Energie-Experte unterstützt Erkelenzer Initiative „Die Vernichtung der Dörfer muss enden“
Erkelenz · Der Energie-Experte Volker Quaschning unterstützt die Initiative „Menschenrecht vor Bergrecht“, die für den Erhalt von Keyenberg kämpft. Er fordert ein rasches Ende der Kohleverstromung.
Prominente Unterstützer sucht und findet die Gemeinschaft „Menschenrecht vor Bergrecht“, in der neun Familien aus dem geplanten Abbaugebiet Garzweiler II im Erkelenzer Osten ihren Kampf gegen die Bagger und den Braunkohleabbau führen. Die Gemeinschaft, die es auf ein Enteignungsverfahren eines Grundstücks in Keyenberg ankommen lassen will, das bis Ende 2023 vom fortschreitenden Tagebau Garzweiler II geschluckt werden soll, hat mit Volker Quaschning einen weiteren Botschafter für ihre Sache gewinnen können.
Nach Kapitänin Carola Rackete ist der Fachmann auf dem Gebiet der regenerativen Energie die zweite bundesweit bekannte Persönlichkeit, die bei „Menschenrecht vor Bergrecht“ anheuert. „Eine Kohleverstromung über das Jahr 2030 hinaus blockiert die Energiewende und torpediert die Klimaschutzziele“, meint Volker Quaschning.
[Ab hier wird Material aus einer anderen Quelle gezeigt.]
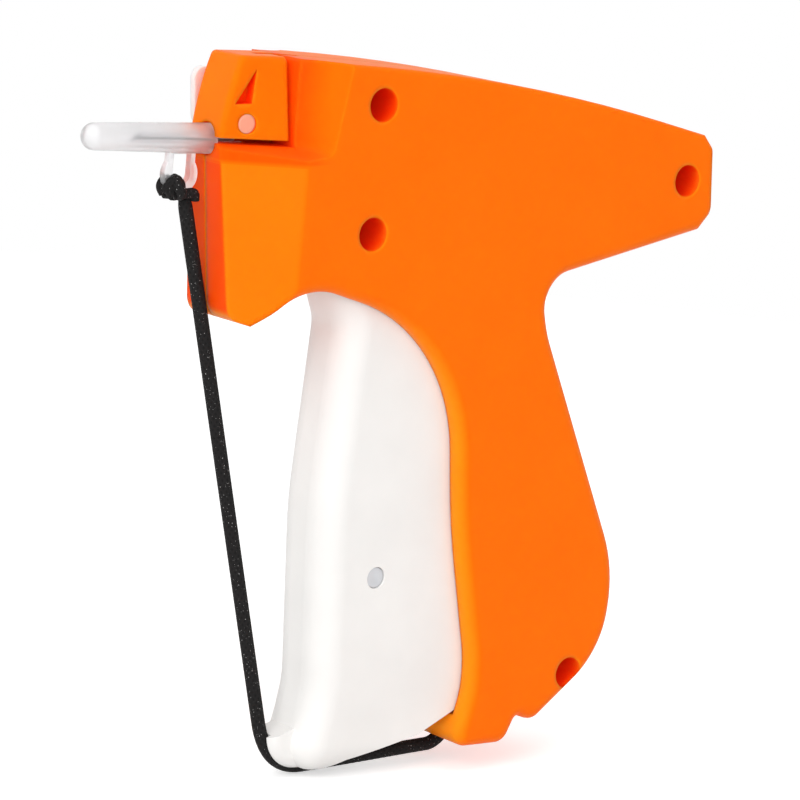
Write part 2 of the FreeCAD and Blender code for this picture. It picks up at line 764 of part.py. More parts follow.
def drive_lever():
    """The drive lever: a bowed plate with a rim, a wide hub, and a bore at each end for its pins."""
    plate = slab(lever_profile(), -lever_half, lever_half)
    axle = spot(lever_axle_share)
    pins = [spot(slide_pin_share), spot(link_pin_share), axle]
    pocket = inset_slab(lever_profile(), lever_rim, lever_web_half, lever_half + overrun)
    pocket = pocket.fuse(inset_slab(lever_profile(), lever_rim, -lever_half - overrun, -lever_web_half))
    for pin in pins:
        pocket = pocket.cut(rod_y(pin, lever_hub_radius, -half_width, half_width))
    hub = rod_y(axle, lever_hub_radius, -trigger_half, trigger_half)
    body = joined([plate.cut(pocket), hub])
    cuts = [
        rod_y(axle, lever_axle_radius + running, -half_width, half_width),
        rod_y(pins[0], slide_pin_radius, -half_width, half_width),
        rod_y(pins[1], link_pin_radius, -half_width, half_width),
    ]
    return without(body, cuts)


def drive_link():
    """The forked link from the trigger's pin to the lever's lower arm."""
    near = spot(trigger_pin_share)
    far = spot(link_pin_share)
    along = (far - near).normalize()
    across = FreeCAD.Vector(-along.z, 0, along.x)
    cheek = link_half - lever_half - loose
    side = across * link_arm_half
    bridge_end = near + along * link_bridge
    body = joined([
        rod_y(near, link_eye, -link_half, link_half),
        polygon_slab([near + side, bridge_end + side, bridge_end - side, near - side], -link_half, link_half),
    ] + [arm for low in (-link_half, lever_half + loose) for arm in (
        polygon_slab([near + side, far + side, far - side, near - side], low, low + cheek),
        rod_y(far, link_eye, low, low + cheek))])
    cuts = [
        rod_y(near, trigger_pin_radius + running, -half_width, half_width),
        rod_y(far, link_pin_radius + link_slack, -half_width, half_width),
    ]
    return without(body, cuts)


def pusher_slide():
    """The slide that carries the pusher: two cheeks with a leaning slot, wings on the rails, a spring hook."""
    body = block(-slide_front, slide_back, -slide_half, slide_half, slide_foot, slide_top)
    wings = block(-slide_front, slide_back, -slide_half - slide_wing, slide_half + slide_wing,
                  needle_height - wing_height / 2, needle_height + wing_height / 2)
    pin = spot(slide_pin_share)
    gap_front = pin.x - lever_hub_radius - 2 * loose
    gap_half = lever_half + loose
    gap = block(gap_front, slide_back + overrun, -gap_half, gap_half, slide_foot - overrun, slide_top - wall)
    room = block(-slide_front - overrun, gap_front + overrun, -half_width, half_width,
                 slide_foot - overrun, slide_nose_foot)
    room = room.cut(block(-slide_front + wall, 0.0, -half_width, half_width, slide_foot - overrun, slide_nose_foot)
                    .cut(block(-slide_front, 0.0, -gap_half, gap_half, 0.0, body_height)))
    slot_axis = FreeCAD.Vector(-math.sin(math.radians(slide_slot_lean)), 0, math.cos(math.radians(slide_slot_lean)))
    reach = slide_pin_radius + sliding
    low = pin - slot_axis * slide_slot_drop
    side = FreeCAD.Vector(slot_axis.z, 0, -slot_axis.x)
    slot = polygon_slab([pin + side * reach, low + side * reach, low - side * reach, pin - side * reach],
                        -half_width, half_width)
    slot = joined([slot, rod_y(pin, reach, -half_width, half_width), rod_y(low, reach, -half_width, half_width)])
    hook = rod_y(FreeCAD.Vector(slide_back + hook_reach, 0, spring_height), hook_radius / 2,
                 -slide_half, slide_half)
    ears = block(slide_back - overrun, slide_back + hook_reach + hook_radius / 2, -slide_half, slide_half,
                 spring_height - hook_radius / 2, spring_height + hook_radius / 2)
    ears = ears.cut(block(-body_length, body_length, -spring_radius - spring_wire, spring_radius + spring_wire,
                          0.0, body_height))
    rod_hole = rod_x(-slide_front - overrun, -slide_front + rod_seat, 0.0, needle_height, rod_radius)
    body = joined([body, wings]).cut(gap)
    return without(joined([body, hook, ears]), [room, slot, rod_hole])


def pusher_rod():
    """The steel rod that pushes one tag bar through the needle at each squeeze."""
    return rod_x(-rod_tip, -slide_front + rod_seat, 0.0, needle_height, rod_radius)


def return_spring():
    """The return spring in the tail, close wound, so a plain tube with its straight end wires."""
    boss = spot(screw_place_shares[2])
    rear_end = boss.x - math.sqrt(boss_radius ** 2 - (spring_height - boss.z) ** 2)
    front_end = slide_back + hook_reach + hook_radius / 2
    coil_front, coil_rear = front_end + spring_end, rear_end - spring_end
    coil = rod_x(coil_front, coil_rear, 0.0, spring_height, spring_radius)
    core = rod_x(coil_front, coil_rear, 0.0, spring_height, spring_radius - spring_wire)
    wire_side = spring_radius - spring_wire / 2
    wires = [rod_x(front_end, coil_front + spring_wire, wire_side, spring_height, spring_wire / 2),
             rod_x(coil_rear - spring_wire, rear_end, wire_side, spring_height, spring_wire / 2)]
    return joined([coil.cut(core)] + wires)


def feed_wheel():
    """The star wheel that moves the tag clip down by one bar."""
    tooth = 2 * math.pi / wheel_teeth
    points = []
    for i in range(wheel_teeth):
        for share, radius in ((0.0, wheel_radius), (wheel_tooth_share, wheel_root)):
            angle = (i + share) * tooth
            points.append(FreeCAD.Vector(0, radius * math.cos(angle), radius * math.sin(angle)))
    face = Part.Face(Part.makePolygon(points + points[:1]))
    wheel = face.extrude(FreeCAD.Vector(wheel_thickness, 0, 0))
    wheel.translate(FreeCAD.Vector(-wheel_place - wheel_thickness / 2, wheel_side, wheel_height))
    bore = rod_x(-body_length, 0.0, wheel_side, wheel_height, feed_axle_radius + running)
    return wheel.cut(bore)


def feed_axle():
    return rod_x(-wheel_place - wheel_thickness / 2 - loose, -head_solid_back - overrun, wheel_side, wheel_height,
                 feed_axle_radius)


def check_pawl():
    """The leaf that rests on the star wheel and stops it turning back."""
    return block(-wheel_place - pawl_width / 2, -wheel_place + pawl_width / 2,
                 wheel_side - pawl_thickness / 2, wheel_side + pawl_thickness / 2,
                 wheel_height + wheel_radius + loose, wheel_height + pawl_height)


def housing_screws():
    """The screws that close the shells, as one group of separate solids."""
    screws = []
    for share in screw_place_shares:
        place = spot(share)
        seat = -half_width + screw_recess_depth
        head = rod_y(place, screw_head_radius, seat - screw_head_height, seat)
        shank = rod_y(place, screw_radius, seat, screw_grip)
        screws.append(head.fuse(shank).removeSplitter())
    return Part.makeCompound(screws)


def cord_path():
    corners = [(FreeCAD.Vector(x, 0, z), radius) for x, z, radius in cord_route]
    return rounded_wire(corners, closed=False)


def elastic_cord():
    """The elastic cord, from the knot on the cap's ring round the trigger's toe to its anchor."""
    path = cord_path()
    start = path.Vertexes[0].Point
    direction = path.Edges[0].tangentAt(path.Edges[0].FirstParameter)
    section = Part.Wire(Part.Circle(start, direction, cord_radius).toShape())
    tube = path.makePipeShell([section], True, False)
    expected = math.pi * cord_radius ** 2 * path.Length
    print("cord: length", round(path.Length, 2), "bends", [r for _, _, r in cord_route if r],
          "volume over section times length", round(tube.Volume / expected, 4))
    return tube


def barrel(place, radius):
    """A short round piece across the tool, as long as it is thick, with wide bevels at both ends."""
    body = rod_y(place, radius, -radius, radius)
    return body.makeChamfer(radius / 2, [e for e in body.Edges if e.BoundBox.YLength < running])


def cord_knot():
    """The knot under the cap's ring: a lump round the ring's foot and a bead at the loose end."""
    centre = spot(knot_place_share)
    bead = spot(knot_bead_share)
    neck = Part.makeCylinder(knot_neck_radius, (bead - centre).Length, centre, bead - centre)
    ring_centre = FreeCAD.Vector(-ring_place, 0, needle_height - ring_drop)
    gap = ring_thickness / 2 + running
    ring_room = rod_y(ring_centre, ring_radius + running, -gap, gap)
    ring_room = ring_room.cut(rod_y(ring_centre, ring_hole - running, -body_width, body_width))
    first_run = cord_path().Edges[0]
    below = Part.makeCylinder(body_width, body_width, first_run.Vertexes[0].Point,
                              first_run.tangentAt(first_run.FirstParameter))
    knot = joined([barrel(centre, knot_radius), neck, barrel(bead, knot_bead_radius)])
    return knot.cut(ring_room).cut(below)


def cross_pin(share, radius, half_length):
    place = spot(share)
    return rod_y(place, radius, -half_length, half_length)


def main():
    os.makedirs("parts", exist_ok=True)
    axle_end = inner_half - seat_overlap
    nodes = {
        "left_shell": finished_left_shell(),
        "right_shell": finished_right_shell(),
        "nose_block": nose_block(),
        "housing_screws": housing_screws(),
        "needle": needle(),
        "needle_base": needle_base(),
        "needle_cap": needle_cap(),
        "needle_lock_lever": lock_lever(),
        "trigger": trigger(),
        "trigger_axle": cross_pin(trigger_axle_share, trigger_axle_radius, axle_end),
        "trigger_pin": cross_pin(trigger_pin_share, trigger_pin_radius, trigger_half - pin_recess),
        "drive_link": drive_link(),
        "drive_lever": drive_lever(),
        "lever_axle": cross_pin(lever_axle_share, lever_axle_radius, axle_end),
        "lever_link_pin": cross_pin(link_pin_share, link_pin_radius, link_half),
        "lever_slide_pin": cross_pin(slide_pin_share, slide_pin_radius, slide_half),
        "pusher_slide": pusher_slide(),
        "pusher_rod": pusher_rod(),
        "return_spring": return_spring(),
        "feed_wheel": feed_wheel(),
        "feed_axle": feed_axle(),
        "check_pawl": check_pawl(),
        "cord_anchor": cross_pin(cord_anchor_share, anchor_radius, axle_end),
        "elastic_cord": elastic_cord(),
        "cord_knot": cord_knot(),
    }
    for name, shape in nodes.items():
        shape.exportStep("parts/" + name + ".step")
        solids = len(shape.Solids)
        print(name, "solids", solids, "valid", shape.isValid(), "volume", round(shape.Volume, 1))


main()
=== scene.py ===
# %% [markdown]
# A garment tag attacher is a squeeze tool that shoots plastic tag fasteners through a hollow needle.
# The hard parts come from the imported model, in metres and already in place, so this lesson gives them
# their finishes and builds what a rigid solid cannot show: the elastic, its knot, the turned and
# screwed metal ends. Nothing here moves or resizes what the model brings.

# %% Load the model
import math
import bmesh
import bpy
from mathutils import Matrix, Vector


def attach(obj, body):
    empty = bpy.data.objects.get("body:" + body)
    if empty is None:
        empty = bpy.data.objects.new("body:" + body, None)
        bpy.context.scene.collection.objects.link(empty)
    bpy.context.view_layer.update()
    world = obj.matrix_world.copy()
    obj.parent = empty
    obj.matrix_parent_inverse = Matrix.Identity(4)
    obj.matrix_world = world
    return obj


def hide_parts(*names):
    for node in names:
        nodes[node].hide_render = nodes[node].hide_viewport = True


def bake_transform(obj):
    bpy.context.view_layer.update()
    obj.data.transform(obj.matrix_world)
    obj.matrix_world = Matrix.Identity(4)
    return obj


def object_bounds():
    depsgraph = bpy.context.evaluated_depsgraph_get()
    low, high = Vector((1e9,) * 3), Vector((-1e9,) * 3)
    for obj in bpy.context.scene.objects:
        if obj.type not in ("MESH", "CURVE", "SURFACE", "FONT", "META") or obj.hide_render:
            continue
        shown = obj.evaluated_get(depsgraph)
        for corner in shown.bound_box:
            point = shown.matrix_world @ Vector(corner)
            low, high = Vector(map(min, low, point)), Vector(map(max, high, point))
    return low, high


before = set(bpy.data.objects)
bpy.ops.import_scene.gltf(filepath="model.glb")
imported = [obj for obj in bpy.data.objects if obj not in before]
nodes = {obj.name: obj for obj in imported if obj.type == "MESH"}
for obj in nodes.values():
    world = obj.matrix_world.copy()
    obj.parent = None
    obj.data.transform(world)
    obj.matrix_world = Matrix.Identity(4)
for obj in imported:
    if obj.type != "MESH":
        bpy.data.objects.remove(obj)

cad_low, cad_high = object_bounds()
MM = 0.001
print("model box in mm:", [round(v / MM, 1) for v in cad_low], [round(v / MM, 1) for v in cad_high])

# %% [markdown]
# The camera stands where the photographer stood: in front of the tool, to its left and a little above,
# with the tool leaning slightly in the picture. A lens is easier to match from its distance and its
# angle than by eye, so the three axes of the camera are worked out and written into its matrix.

# %% Camera
CAMERA_AZIMUTH, CAMERA_ELEVATION, CAMERA_ROLL = -39.0, 9.7, 5.5    # in degrees
CAMERA_DISTANCE = 750 * MM
CAMERA_AIM = Vector((-28, 0, 20)) * MM
LENS, SENSOR = 168.75, 36.0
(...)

Darum sei es absurd, jetzt noch Dörfer wegzubaggern und damit auch über den Klimawandel die Lebensgrundlagen der jungen Generation zu zerstören.
Volker Quaschning, 1969 in Leonberg (Baden Württemberg) geboren, ist seit 2004 Professor für das Fachgebiet Regenerative Energiesysteme an der Hochschule für Technik und Wirtschaft HTW Berlin und Sprecher für den Studiengang Regenerative Energien. 2019 gehörte der Diplomingenieur der Elektrotechnik, der 1996 promovierte, zu den Mitinitiatoren von Scientists for Future. Auf seinem Internetportal informiert er über erneuerbare Energien und Klimaschutz. Für ihn steht außer Zweifel, dass in spätestens acht Jahren die Kohleverstromung in Deutschland beendet sein muss, um die Klimaschutzziele zu erreichen, zu denen sich die Bundesrepublik auch international verpflichtet hat. Die Zeiten, in denen das Bergrecht über allem stehe, seien vorbei. Bergrecht vor Menschenrecht sei eine antiquierte Denkweise, die der aktuellen Situation nicht mehr gerecht werde. Das jahrhundertealte Bergrecht, das zu Nazizeiten zugunsten der Bergbautreibenden verschärft und danach nicht mehr geändert wurde, könne nicht als Rechtfertigung für die Fortführung des Braunkohletagebaus und für die Verbrennung von Braunkohle herangeführt werden. Menschenrecht wie der Schutz des Eigentums und der körperlichen Unversehrtheit seien höherrangig, zumal eine Energieversorgung ohne Kohlestrom machbar sei. Spätestens in 15 bis 20 Jahren würden erneuerbare Energien, erzeugt aus Sonne und Wind, in Übermaß zur Verfügung stehen, glaubt der Professor. In spätestens acht Jahren könnten in ausreichendem Maße Gaskraftwerke eventuelle Schwankungen in der Stromversorgung problemlos ausgleichen könnten. Diese Gaskraftwerke könnten danach problemlos umgerüstet werden, um etwa Wasserstoff zu erzeugen.
Quaschning, der einen Besuch der fünf vom Tagebau bedrohten Dörfer im Erkelenzer Osten anpeilt, kennt die Problematik der erzwungenen Umsiedlung aus den Braunkohletagebauen in der Lausitz. „Die Vernichtung der Dörfer muss beendet werden“, sagt er. Die erzwungene Umsiedlung von Keyenberg, Unter- und Oberwestrich, Berverath und Kuckum sei absurd, meint der Professor auch im Hinblick auf ein schwebendes juristisches Verfahren, in dem die Verfassungsmäßigkeit der Klimapolitik der Bundesrepublik angezweifelt wird. Hier durch eine Umsiedlung Fakten zu schaffen, bevor das Bundesverfassungsgericht geurteilt habe, sei unsinnig. Für Quaschning muss es einen absoluten Vorrang für den Ausbau der erneuerbaren Energien geben: „Nur sie sorgen für zukunftsfähige Arbeitsplätze und konsequenten Klimaschutz.“ Dieser Ausbau sei ein weiteres Argument für die Aussage „Menschenrecht vor Bergrecht“.